Aparentemente, a indústria aumenta os valores; mas ela só subtrai da troca as subsistências, sendo pois o consumo em ao a produção quem aumenta. O consumo do operário que garante subsistência, empresário que colhe benefícios, e o ocioso que compra o valor só aparece onde os bens desaparecem; e o trabalho funciona como despesa, um preço da subsistência que ele próprio consumiu.

O mesmo ocorre com o trabalho agrícola.

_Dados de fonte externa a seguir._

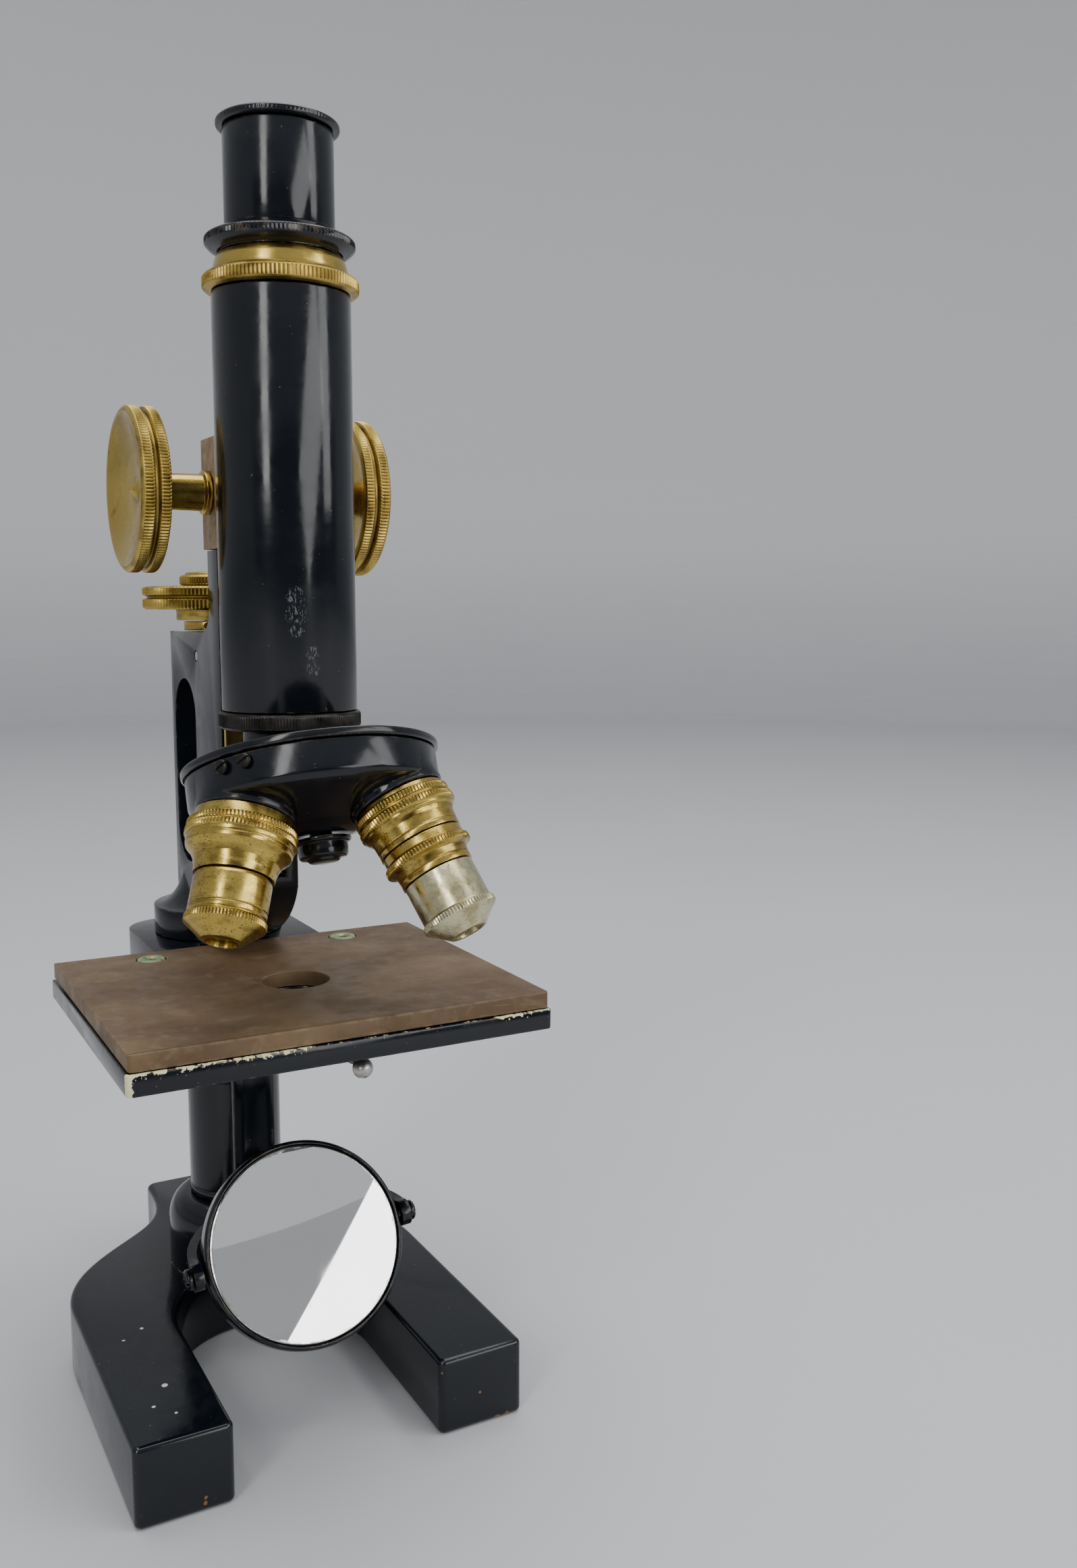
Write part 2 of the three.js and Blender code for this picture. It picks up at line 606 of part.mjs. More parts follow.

Ele também é ferramenta que precisa de subsistência e a extrai dos produtos da terra e no comércio  com a terra, o trabalho fornecido pelo agricultor é supra-retribuído pela natureza, um grão por uma espiga.

O crescimento de valor na produção aí não é devido à manutenção do produtor. Há um produtor divino com o qual o homem colabora e tem por sócio. A sua subsistência é mínima ante sua produção; a renda fundiária é que permite transformar bens em valores ou riquezas.

Daí os fisiocratas tiram duas preocupações: dispor-lhe grande numerário para que ela aumente o trabalho, o comércio e a industria; velar pelo adiantamento que deve retornar à terra para produzir mais. O programa abrange: aumento de preços, mas sem os salários; abono fiscal à renda fundiária; abolição de monopólios e privilégios, para haver preço justo; um vasto retorno do dinheiro à terra para os consumos anteriores às colheitas futuras.

É esse excedente que é trocado que forma o valor, e que também é gasto na troca. Os fisiocratas começam sua análise pela própria coisa designada no valor, mas que preexiste ao sistema de riquezas, o mesmo que os gramáticos quando analisam as palavras partir da raiz, da relação imediata que une som e coisa, e das abstrações sucessivas pelas quais este som se torna nome numa língua.